In Alaska, it's once again time for one of the state's major rites of spring -- the aerial shooting of wolves. In five management areas around the state, Alaska's Department of Fish and Game has decided that there aren't enough moose and caribou, and that the answer is to shoot more wolves.

In the Fortymile Region near Tok, the state hopes that a total of about 185 wolves will be killed (about two-thirds of the present wolf population in the area). On Wednesday, Fish and Game employees killed four wolves from the air, including two that National Park Service biologists had recently fitted with tracking collars as part of a 16-year study -- despite the state's promise that it would not kill any collared wolves. Oops.

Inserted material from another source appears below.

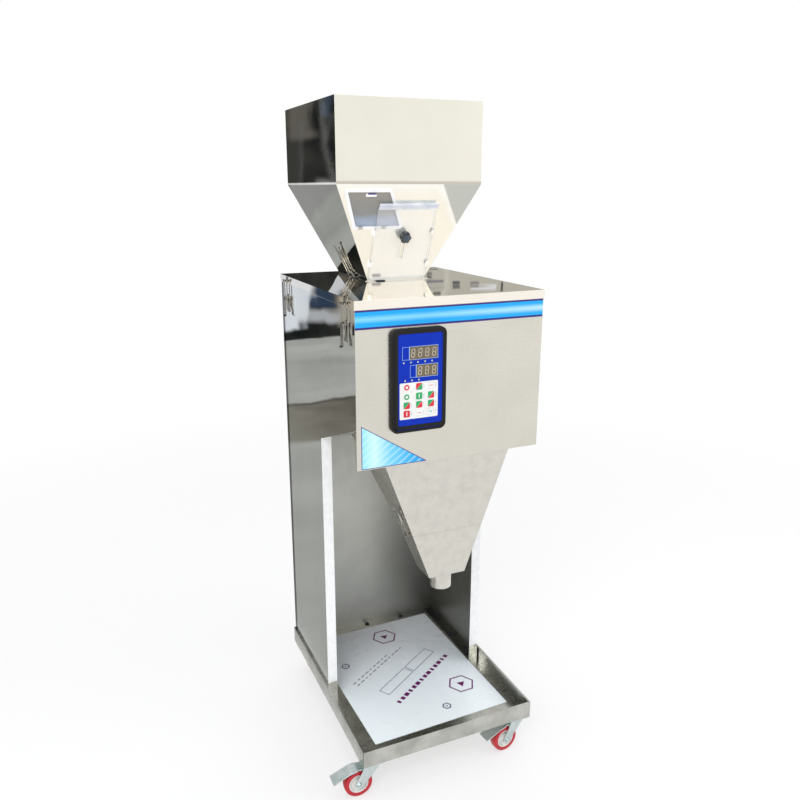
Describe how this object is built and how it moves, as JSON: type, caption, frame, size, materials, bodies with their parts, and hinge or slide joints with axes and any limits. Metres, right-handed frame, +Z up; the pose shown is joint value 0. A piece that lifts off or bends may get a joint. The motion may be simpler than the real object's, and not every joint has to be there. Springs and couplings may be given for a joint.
{
  "type": "auger powder filler",
  "caption": "Floor-standing powder weighing filler: hopper over a sheet-steel head with control panel, discharge funnel, open column and a tray on braked swivel casters.",
  "frame": {"origin": "on the floor, at the centre of the machine's footprint", "axes": "+Z up along the machine's height, -Y towards the operator, +X to the operator's right"},
  "size_m": [0.635, 0.676, 1.7],
  "materials": {
    "stainless": "bright annealed sheet",
    "mirror_stainless": "mirror polished sheet",
    "film": "protective film",
    "zinc": "bright zinc plate",
    "red_tread": "cast polyurethane",
    "bezel_black": "moulded",
    "overlay_blue": "printed film",
    "clear_plastic": "clear acrylic",
    "knob_black": "moulded",
    "motor_paint": "hammered paint",
    "aluminium": "milled",
    "switch_black": "moulded"
  },
  "bodies": {
    "root": {"base_tray": "stainless", "film_plate": "film", "left_side_panel": "mirror_stainless", "right_side_panel": "mirror_stainless", "back_panel": "stainless", "rear_cover": "stainless", "front_panel": "stainless", "head_floor": "stainless", "top_cover": "mirror_stainless", "hopper": "stainless", "window_frame": "stainless", "window_pane": "clear_plastic", "gate_clips": "stainless", "feed_trough": "stainless", "gear_motor": "motor_paint", "cross_beams": "stainless", "load_cell": "aluminium", "weigh_bucket": "stainless", "flap_motor": "motor_paint", "discharge_funnel": "stainless", "funnel_tip": "stainless", "control_housing": "bezel_black", "control_membrane": "overlay_blue", "power_inlet": "switch_black", "latch_bases": "zinc", "latch_keepers": "zinc", "caster_plates": "zinc"},
    "gate": {"gate_plate": "clear_plastic"},
    "knob": {"gate_knob": "knob_black"},
    "auger": {"auger": "stainless"},
    "flap": {"bucket_flap": "stainless"},
    "switch": {"power_switch": "switch_black"},
    "caster_front_left": {"caster_fork_front_left": "zinc"},
    "wheel_front_left": {"caster_wheel_front_left": "red_tread"},
    "pedal_front_left": {"brake_pedal_front_left": "zinc"},
    "caster_front_right": {"caster_fork_front_right": "zinc"},
    "wheel_front_right": {"caster_wheel_front_right": "red_tread"},
    "pedal_front_right": {"brake_pedal_front_right": "zinc"},
    "caster_rear_left": {"caster_fork_rear_left": "zinc"},
    "wheel_rear_left": {"caster_wheel_rear_left": "red_tread"},
    "pedal_rear_left": {"brake_pedal_rear_left": "zinc"},
    "caster_rear_right": {"caster_fork_rear_right": "zinc"},
    "wheel_rear_right": {"caster_wheel_rear_right": "red_tread"},
    "pedal_rear_right": {"brake_pedal_rear_right": "zinc"},
    "latch_head_front_left": {"latch_lever_head_front_left": "zinc"},
    "bail_head_front_left": {"latch_bail_head_front_left": "zinc"},
    "latch_head_front_right": {"latch_lever_head_front_right": "zinc"},
    "bail_head_front_right": {"latch_bail_head_front_right": "zinc"},
    "latch_head_back_left": {"latch_lever_head_back_left": "zinc"},
    "bail_head_back_left": {"latch_bail_head_back_left": "zinc"},
    "latch_head_back_right": {"latch_lever_head_back_right": "zinc"},
    "bail_head_back_right": {"latch_bail_head_back_right": "zinc"},
    "latch_hopper_left": {"latch_lever_hopper_left": "zinc"},
    "bail_hopper_left": {"latch_bail_hopper_left": "zinc"},
    "latch_hopper_right": {"latch_lever_hopper_right": "zinc"},
    "bail_hopper_right": {"latch_bail_hopper_right": "zinc"},
    "latch_funnel_left": {"latch_lever_funnel_left": "zinc"},
    "bail_funnel_left": {"latch_bail_funnel_left": "zinc"},
    "latch_funnel_right": {"latch_lever_funnel_right": "zinc"},
    "bail_funnel_right": {"latch_bail_funnel_right": "zinc"}
  },
  "joints": [
    {"name": "gate_slide", "type": "slide", "parent": "root", "child": "gate", "axis": [0, -0.3747, 0.9271], "range_m": [0, 0.06]},
    {"name": "gate_knob_turn", "type": "hinge", "parent": "root", "child": "knob", "pos_m": [0, -0.02629, 1.381], "axis": [0, -0.9271, -0.3747], "continuous": true},
    {"name": "auger_spin", "type": "hinge", "parent": "root", "child": "auger", "pos_m": [0, 0, 1.13], "axis": [0, 1, 0], "continuous": true},
    {"name": "bucket_flap_drop", "type": "hinge", "parent": "root", "child": "flap", "pos_m": [0, -0.128, 0.98], "axis": [1, 0, 0], "range_deg": [0, 60]},
    {"name": "switch_rock", "type": "hinge", "parent": "root", "child": "switch", "pos_m": [-0.15, 0.28065, 0.865], "axis": [1, 0, 0], "range_deg": [-20, 0]},
    {"name": "caster_swivel_front_left", "type": "hinge", "parent": "root", "child": "caster_front_left", "pos_m": [-0.213, -0.306, 0.09], "axis": [0, 0, 1], "continuous": true},
    {"name": "wheel_spin_front_left", "type": "hinge", "parent": "caster_front_left", "child": "wheel_front_left", "pos_m": [-0.24898, -0.30474, 0.0375], "axis": [-0.0349, -0.9994, 0], "continuous": true},
    {"name": "brake_pedal_press_front_left", "type": "hinge", "parent": "caster_front_left", "child": "pedal_front_left", "pos_m": [-0.23299, -0.3053, 0.0785], "axis": [-0.0349, -0.9994, 0], "range_deg": [0, 8]},
    {"name": "caster_swivel_front_right", "type": "hinge", "parent": "root", "child": "caster_front_right", "pos_m": [0.213, -0.306, 0.09], "axis": [0, 0, 1], "continuous": true},
    {"name": "wheel_spin_front_right", "type": "hinge", "parent": "caster_front_right", "child": "wheel_front_right", "pos_m": [0.17727, -0.31039, 0.0375], "axis": [0.1219, -0.9925, 0], "continuous": true},
    {"name": "brake_pedal_press_front_right", "type": "hinge", "parent": "caster_front_right", "child": "pedal_front_right", "pos_m": [0.19315, -0.30844, 0.0785], "axis": [0.1219, -0.9925, 0], "range_deg": [0, 8]},
    {"name": "caster_swivel_rear_left", "type": "hinge", "parent": "root", "child": "caster_rear_left", "pos_m": [-0.213, 0.248, 0.09], "axis": [0, 0, 1], "continuous": true},
    {"name": "wheel_spin_rear_left", "type": "hinge", "parent": "caster_rear_left", "child": "wheel_rear_left", "pos_m": [-0.18037, 0.23279, 0.0375], "axis": [0.4226, 0.9063, 0], "continuous": true},
    {"name": "brake_pedal_press_rear_left", "type": "hinge", "parent": "caster_rear_left", "child": "pedal_rear_left", "pos_m": [-0.19487, 0.23955, 0.0785], "axis": [0.4226, 0.9063, 0], "range_deg": [0, 8]},
    {"name": "caster_swivel_rear_right", "type": "hinge", "parent": "root", "child": "caster_rear_right", "pos_m": [0.213, 0.248, 0.09], "axis": [0, 0, 1], "continuous": true},
    {"name": "wheel_spin_rear_right", "type": "hinge", "parent": "caster_rear_right", "child": "wheel_rear_right", "pos_m": [0.24898, 0.24926, 0.0375], "axis": [-0.0349, 0.9994, 0], "continuous": true},
    {"name": "brake_pedal_press_rear_right", "type": "hinge", "parent": "caster_rear_right", "child": "pedal_rear_right", "pos_m": [0.23299, 0.2487, 0.0785], "axis": [-0.0349, 0.9994, 0], "range_deg": [0, 8]},
    {"name": "latch_open_head_front_left", "type": "hinge", "parent": "root", "child": "latch_head_front_left", "pos_m": [-0.2465, -0.255, 1.207], "axis": [0, 1, 0], "range_deg": [0, 100]},
    {"name": "bail_tilt_head_front_left", "type": "hinge", "parent": "latch_head_front_left", "child": "bail_head_front_left", "pos_m": [-0.245, -0.255, 1.1977], "axis": [0, 1, 0], "range_deg": [-88.5, 0]},
    {"name": "latch_open_head_front_right", "type": "hinge", "parent": "root", "child": "latch_head_front_right", "pos_m": [0.2465, -0.255, 1.207], "axis": [0, -1, 0], "range_deg": [0, 100]},
    {"name": "bail_tilt_head_front_right", "type": "hinge", "parent": "latch_head_front_right", "child": "bail_head_front_right", "pos_m": [0.245, -0.255, 1.1977], "axis": [0, -1, 0], "range_deg": [-88.5, 0]},
    {"name": "latch_open_head_back_left", "type": "hinge", "parent": "root", "child": "latch_head_back_left", "pos_m": [-0.2465, 0.211, 1.207], "axis": [0, 1, 0], "range_deg": [0, 100]},
    {"name": "bail_tilt_head_back_left", "type": "hinge", "parent": "latch_head_back_left", "child": "bail_head_back_left", "pos_m": [-0.245, 0.211, 1.1977], "axis": [0, 1, 0], "range_deg": [-88.5, 0]},
    {"name": "latch_open_head_back_right", "type": "hinge", "parent": "root", "child": "latch_head_back_right", "pos_m": [0.2465, 0.211, 1.207], "axis": [0, -1, 0], "range_deg": [0, 100]},
    {"name": "bail_tilt_head_back_right", "type": "hinge", "parent": "latch_head_back_right", "child": "bail_head_back_right", "pos_m": [0.245, 0.211, 1.1977], "axis": [0, -1, 0], "range_deg": [-88.5, 0]},
    {"name": "latch_open_hopper_left", "type": "hinge", "parent": "root", "child": "latch_hopper_left", "pos_m": [-0.10816, 0.131, 1.3087], "axis": [0, -1, 0], "range_deg": [0, 100]},
    {"name": "bail_tilt_hopper_left", "type": "hinge", "parent": "latch_hopper_left", "child": "bail_hopper_left", "pos_m": [-0.11039, 0.131, 1.31639], "axis": [0, -1, 0], "range_deg": [-88.5, 0]},
    {"name": "latch_open_hopper_right", "type": "hinge", "parent": "root", "child": "latch_hopper_right", "pos_m": [0.10816, 0.131, 1.3087], "axis": [0, 1, 0], "range_deg": [0, 100]},
    {"name": "bail_tilt_hopper_right", "type": "hinge", "parent": "latch_hopper_right", "child": "bail_hopper_right", "pos_m": [0.11039, 0.131, 1.31639], "axis": [0, 1, 0], "range_deg": [-88.5, 0]},
    {"name": "latch_open_funnel_left", "type": "hinge", "parent": "root", "child": "latch_funnel_left", "pos_m": [-0.11281, -0.272, 0.71578], "axis": [0, -1, 0], "range_deg": [0, 100]},
    {"name": "bail_tilt_funnel_left", "type": "hinge", "parent": "latch_funnel_left", "child": "bail_funnel_left", "pos_m": [-0.11438, -0.272, 0.72363], "axis": [0, -1, 0], "range_deg": [-88.5, 0]},
    {"name": "latch_open_funnel_right", "type": "hinge", "parent": "root", "child": "latch_funnel_right", "pos_m": [0.11281, -0.272, 0.71578], "axis": [0, 1, 0], "range_deg": [0, 100]},
    {"name": "bail_tilt_funnel_right", "type": "hinge", "parent": "latch_funnel_right", "child": "bail_funnel_right", "pos_m": [0.11438, -0.272, 0.72363], "axis": [0, 1, 0], "range_deg": [-88.5, 0]}
  ],
  "couplings": [
    {"joint": "bail_tilt_head_front_left", "follows": "latch_open_head_front_left", "ratio": -0.88},
    {"joint": "bail_tilt_head_front_right", "follows": "latch_open_head_front_right", "ratio": -0.88},
    {"joint": "bail_tilt_head_back_left", "follows": "latch_open_head_back_left", "ratio": -0.88},
    {"joint": "bail_tilt_head_back_right", "follows": "latch_open_head_back_right", "ratio": -0.88},
    {"joint": "bail_tilt_hopper_left", "follows": "latch_open_hopper_left", "ratio": -0.88},
    {"joint": "bail_tilt_hopper_right", "follows": "latch_open_hopper_right", "ratio": -0.88},
    {"joint": "bail_tilt_funnel_left", "follows": "latch_open_funnel_left", "ratio": -0.88},
    {"joint": "bail_tilt_funnel_right", "follows": "latch_open_funnel_right", "ratio": -0.88}
  ]
}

Fish and Game's explanation, reports the Anchorage Daily News, is that a "collar malfunction" prevented employees from ID'ing the collared wolves before killing them. The NPS supervisor in charge of the collaring project doesn't buy it:

Yukon Charley Superintendent Greg Dudgeon said he'd spoken to David James, regional supervisor, on Wednesday night. "My understanding from the phone call last night was that the shooter, whoever that person was, did see the collars," Dudgeon said. "They were aware of the collars."

Perhaps the shooting was a not-so-subtle statement of states' rights. The National Parks Traveller blog reports that Alaska has recently made other moves to assert its right to control wolves across the state, even in national parks:

The shootings come less than two weeks after a particularly contentious Alaska Board of Game meeting when it comes to wolves and national parks. While the board was asked at one point to expand a no-take wolf buffer zone in an area surrounded on three sides by Denali National Park and Preserve, the board completely removed the buffer. And the state agency also did away with a regulation that required Alaska game officials to obtain Park Service permission before they conduct any predator control on parklands.

Meanwhile, in other predator-control news, the state just shot two more wolves near Chignik Lake; they were suspected of having killed a local schoolteacher. Testing determined they didn't have rabies. And a 76-year-old Anchorage man shotgunned his neighbor's chihuahua this week after it came sniffing around his yard one time too many:

Lowell Mueller leveled a semiautomatic .410-bore shotgun loaded with bird shot out an opened window and shot the chihuaha on the street at a corner of his property, police Lt. Dave Parker said.
"I really didn't mean to make a killing shot on it. I just wanted to tickle it, is all I did, and I missed tickling it," Mueller said.

Since Alaska's predator control program began in 2003, aerial gunners have "tickled" more than 800 wolves out of a statewide population of 7,000 to 10,000. No word on the chihuahua total.